What often ends up happening is that in order to soft sell, the things that churches actually market (sermons, music, etc.) are meant to be a means of getting people in the door, with the idea that if they are exposed to these things, there is the possibility of life-transformation and subsequent commitment to what the church is actually about.
The problem is that since marketing is about telling the story of what one’s organization is about and what it does and what it is, the focus of our marketing ends up telling the target audience exactly the wrong story, and instead their understanding of what the church is about is formed by how churches market to them, which is why they choose churches in the manner that they do.

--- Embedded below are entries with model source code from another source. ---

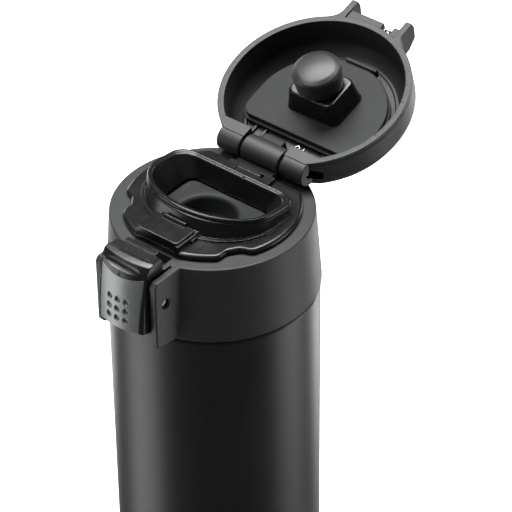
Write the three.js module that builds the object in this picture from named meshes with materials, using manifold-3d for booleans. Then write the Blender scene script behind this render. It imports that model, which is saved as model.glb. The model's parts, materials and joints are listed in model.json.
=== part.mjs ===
// Vacuum flask with a one-touch hinged lid, shown with the lid thrown open.
// Millimetres, +Z up, origin at the centre of the base, latch towards -Y, hinge towards +Y.
import * as THREE from "three";
import { mergeVertices } from "three/addons/utils/BufferGeometryUtils.js";
import Module from "manifold-3d";

const wasm = await Module();
wasm.setup();

// Driving dimensions
const bodyRadius = 33; // painted steel body, a 66 mm tube
const seamHeight = 181; // lower edge of the collar above the base
const collarHeight = 26;
const collarBottomRadius = 33.4; // the collar stands just proud of the body
const collarTopRadius = 31.5;
const fit = 0.35; // working gap between neighbouring pieces
const steel = 0.9; // wall of both steel vessels
const neckRadius = 26.4; // outside of the threaded neck
const threadPitch = 4;
const lidOpenAngle = THREE.MathUtils.degToRad(163);
const lidRadius = 30.8;
const lidHeight = 17.4;
const hinge = { y: 26.2, z: 4.8, radius: 4.2 }; // above the top of the collar
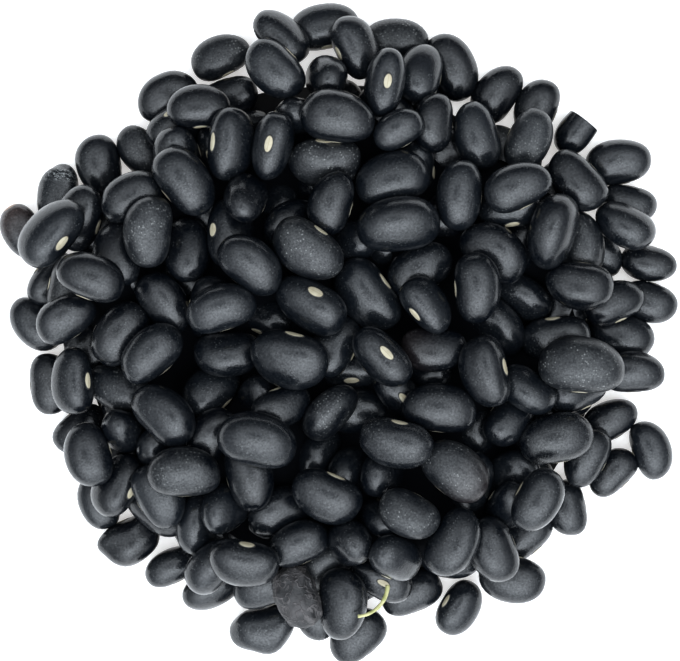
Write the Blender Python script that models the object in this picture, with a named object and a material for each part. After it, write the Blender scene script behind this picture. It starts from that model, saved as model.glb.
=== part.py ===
"""A heap of dried black beans, as poured on a table, with one dry stalk lying in it.

The beans are laid one after another on a height map of the heap. Each one comes to rest on what
lies below it and rocks to the lowest pose that it can reach. The beans are fused with a low core
into one closed solid. Lengths are in millimetres here and in metres in the objects.
"""

import math
from collections import namedtuple

import bmesh
import bpy
import numpy as np
from mathutils import Vector

MM = 0.001

# One bean
BEAN_LENGTH = 9.8
BEAN_WIDTH = 6.7
BEAN_THICKNESS = 5.6
SIZE_SPREAD = 0.055
BOXINESS = 2.25
KIDNEY_BEND = 0.12
END_TAPER = 0.07
EYE_DIP = 0.035

# The heap
HEAP_RADIUS = 45.8
HEAP_DEPTH_SHARE = 0.975
HEAP_HEIGHT = 22.0
SLOPE_POWER = 0.8
TOP_BEANS_ROOM = 15.5
SEED = 10
HEAP_PLACE = (0.15, 0.42)
OUTLINE_BULGES = (
    # share of the radius, bulges round the heap, heading of one bulge in degrees
    (0.020, 2, 165.0),
    (0.016, 3, 30.0),
    (0.016, 5, 25.0),
    (0.014, 8, 165.0),
)

# The height map that the beans are laid on
CELL = 0.3
MAP_HALF = 54.0
CONTACT_POINTS = 240
STAMP_POINTS = 5200

# How a bean comes to rest: its room to move in x, y, heading, pitch and roll (mm and radians), the mm
# that it must come down for each one that it slides and for each radian that it tips, and how far
# out it may reach, as a share of the outline
Settling = namedtuple("Settling", "room grip level reach")
POURED = Settling(np.array([1.6, 1.6, 0.5, 0.35, 0.4]), 0.7, 2.5, 0.87)
LOOSE = Settling(np.array([0.5, 0.5, 0.2, 0.5, 0.4]), 0.3, 0.0, 1.08)
PLACED = Settling(np.array([0.35, 0.35, 0.1, 0.5, 0.25]), 0.7, 2.5, 1.08)
FLOOR_REACH = 0.92
# Share of its size at which a bean touches those below, so that neighbours press together
TOUCH_SHARE = 0.88
SETTLE_ROUNDS = 26
SETTLE_TRIALS = 12
FLOOR_TRIALS = 320
POUR_TRIALS = 150
MOST_MISSES = 60
LEANING_SHARE = 0.35
LEVEL_WITHIN = 1.16
OUTSIDE_PENALTY = 50.0
# Bare table inside this share of the outline draws beans: mm of height that covering it is worth
BARE_WITHIN = 0.88
BARE_BELOW = 1.0
BARE_PULL = 9.0

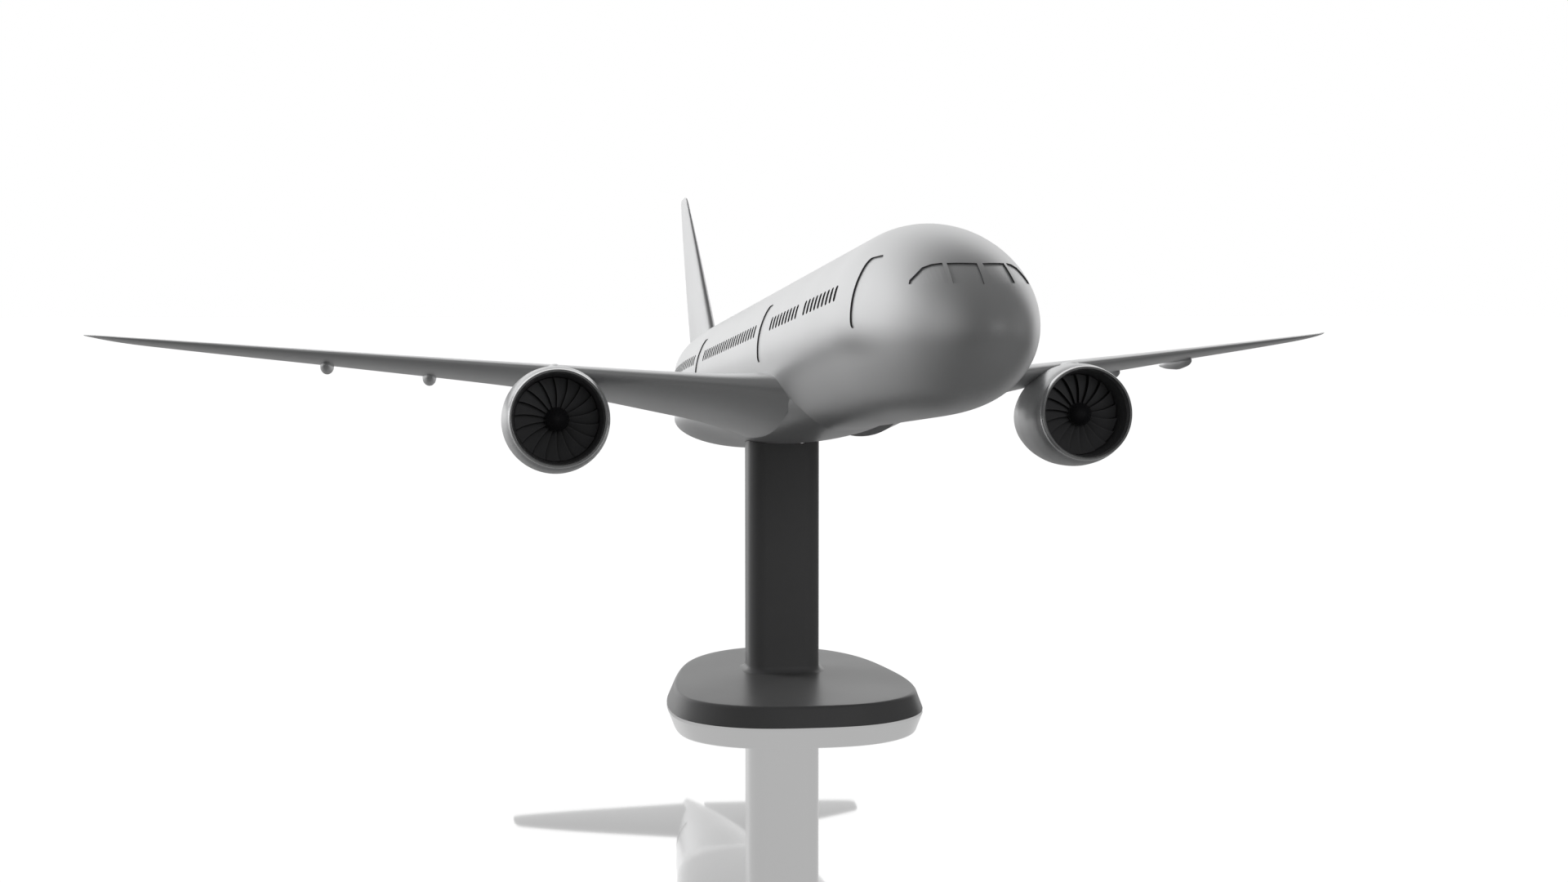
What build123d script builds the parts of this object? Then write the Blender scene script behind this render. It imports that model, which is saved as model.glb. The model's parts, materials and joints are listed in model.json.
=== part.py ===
from build123d import *
import os
from math import cos, radians, sin

# Desktop display model of a long-range twin-engine wide-body airliner on its stand, at 1:144.
#
# Part frame, in millimetres: the origin is on the table under the axis of the stand's column,
# +Z is up, the nose points towards -Y and the airliner's left (port) wing towards +X.
#
# The airliner is drawn level: X to the left wing, Y the station aft of the nose tip, Z the
# height over the fuselage's axis. Engine pieces are drawn on their own axis, +Z forward, with
# the intake plane at Z = 0. `on_stand` tips the level airliner nose-up onto the column.

# ---------------------------------------------------------------- driving dimensions
SCALE = 144
METRE = 1000 / SCALE                    # one metre of the full-size airliner

NOSE_UP = 5.2                           # pitch of the airliner on its stand, degrees
COLUMN_STATION = 33.48 * METRE          # station over the part frame's origin
COLUMN_DEPTH = 13.95 * METRE            # fuselage axis to table there, square to the fuselage

FUSELAGE_LENGTH = 62.8 * METRE
HALF_WIDTH = 2.88 * METRE
CROWN = 2.96 * METRE                    # top of the cabin section
KEEL = -3.15 * METRE                    # bottom of the cabin section
NOSE_LENGTH = 8.8 * METRE
NOSE_TIP_HEIGHT = -0.95 * METRE
TAIL_START = 40 * METRE
TAIL_TIP_TOP = 1.77 * METRE
TAIL_TIP_BOTTOM = 1.17 * METRE
TAIL_TIP_HALF_WIDTH = 0.22 * METRE
STRAIGHT_RUN = 8.0                      # of the nose and tail mouldings, next to the cabin
SHELL_WALL = 1.8
POCKET_DEPTH = 0.32                     # windows and doors are shallow pockets in the skin
SEAM_BOSS_RADIUS = 2.6
DOWEL_RADIUS = 1.0
DOWEL_LENGTH = 9.0

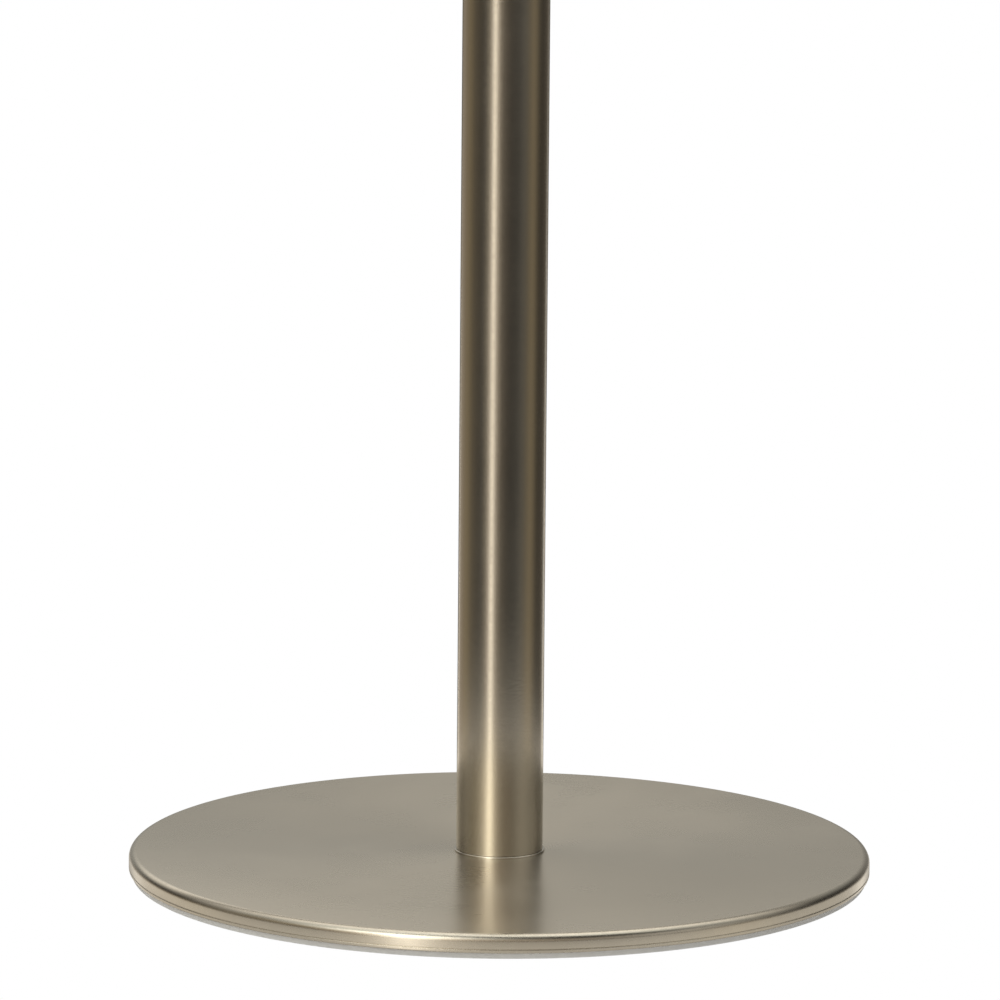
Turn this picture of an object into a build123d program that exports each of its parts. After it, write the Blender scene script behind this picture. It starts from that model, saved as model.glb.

There are some unfortunate effects.
Firstly, it can become form of bait-and-switch, as we soft sell what we market and then reveal what the church is supposed to be about once someone is in the door. They come for a sermon series and good music, we start talking about commitment and giving.
Secondly- and perhaps far worse- churches can actually start to believe their own marketing and allow it to form their own self-understanding of what they are about. This likely doesn’t happen intentionally or even consciously, but is often borne out in where resources are allocated and how the value of the things that are marketed are perceived vis-a-vis the church’s actual mission.
Granted, the “hard” things associated with church (discipleship, sacrificial giving, ethical demands, etc.) are not the most market-friendly notions available, but neither does it do to market the church in ways that either diminish or ignore those integral aspects of what the church is about.
There is likely a very large swath of balance-finding in regards to this discussion, but my fear is that much of the church has allowed the story that its marketing tells to become what the church is about, with the effect that people’s decisions about what church to attend is determined by what are actually ancillary concerns, which then further entices churches to embrace what they market, which perpetuates a vicious cycle.
Church marketing doesn’t suck, and that’s probably a bad thing.